__GOAL__.
Take the data below and extract the lines from the one with "Continue the FreeCAD" to the one with "return piece", inclusive, exactly as written.

__DATA IN THIS EXERCISE__.

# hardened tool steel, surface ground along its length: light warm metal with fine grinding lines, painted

...

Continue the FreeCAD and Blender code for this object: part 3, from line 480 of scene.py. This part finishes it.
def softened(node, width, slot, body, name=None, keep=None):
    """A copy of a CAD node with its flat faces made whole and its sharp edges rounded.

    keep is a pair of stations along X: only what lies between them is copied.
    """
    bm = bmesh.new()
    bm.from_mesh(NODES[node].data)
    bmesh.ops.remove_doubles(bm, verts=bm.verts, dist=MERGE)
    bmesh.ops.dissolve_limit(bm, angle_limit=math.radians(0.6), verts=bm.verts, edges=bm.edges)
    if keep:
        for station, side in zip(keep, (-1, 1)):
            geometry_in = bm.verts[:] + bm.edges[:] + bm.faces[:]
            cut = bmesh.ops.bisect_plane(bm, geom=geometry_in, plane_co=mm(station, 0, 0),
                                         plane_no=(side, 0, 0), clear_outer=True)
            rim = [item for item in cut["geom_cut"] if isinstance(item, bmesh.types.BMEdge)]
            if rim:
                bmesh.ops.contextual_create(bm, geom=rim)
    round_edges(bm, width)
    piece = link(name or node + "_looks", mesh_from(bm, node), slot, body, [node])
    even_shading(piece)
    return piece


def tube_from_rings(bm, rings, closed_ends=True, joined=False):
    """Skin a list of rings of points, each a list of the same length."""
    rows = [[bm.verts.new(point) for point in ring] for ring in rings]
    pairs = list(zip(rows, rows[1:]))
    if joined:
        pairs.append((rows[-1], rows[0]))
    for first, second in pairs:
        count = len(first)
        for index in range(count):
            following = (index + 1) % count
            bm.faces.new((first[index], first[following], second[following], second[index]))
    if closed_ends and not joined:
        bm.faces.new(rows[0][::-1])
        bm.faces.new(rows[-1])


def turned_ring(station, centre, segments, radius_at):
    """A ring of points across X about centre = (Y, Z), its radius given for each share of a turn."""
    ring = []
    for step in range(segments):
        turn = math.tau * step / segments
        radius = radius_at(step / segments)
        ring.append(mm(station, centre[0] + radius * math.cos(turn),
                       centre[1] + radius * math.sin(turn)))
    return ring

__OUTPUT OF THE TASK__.
Continue the FreeCAD and Blender code for this object: part 3, from line 480 of scene.py. This part finishes it.
def softened(node, width, slot, body, name=None, keep=None):
    """A copy of a CAD node with its flat faces made whole and its sharp edges rounded.

    keep is a pair of stations along X: only what lies between them is copied.
    """
    bm = bmesh.new()
    bm.from_mesh(NODES[node].data)
    bmesh.ops.remove_doubles(bm, verts=bm.verts, dist=MERGE)
    bmesh.ops.dissolve_limit(bm, angle_limit=math.radians(0.6), verts=bm.verts, edges=bm.edges)
    if keep:
        for station, side in zip(keep, (-1, 1)):
            geometry_in = bm.verts[:] + bm.edges[:] + bm.faces[:]
            cut = bmesh.ops.bisect_plane(bm, geom=geometry_in, plane_co=mm(station, 0, 0),
                                         plane_no=(side, 0, 0), clear_outer=True)
            rim = [item for item in cut["geom_cut"] if isinstance(item, bmesh.types.BMEdge)]
            if rim:
                bmesh.ops.contextual_create(bm, geom=rim)
    round_edges(bm, width)
    piece = link(name or node + "_looks", mesh_from(bm, node), slot, body, [node])
    even_shading(piece)
    return piece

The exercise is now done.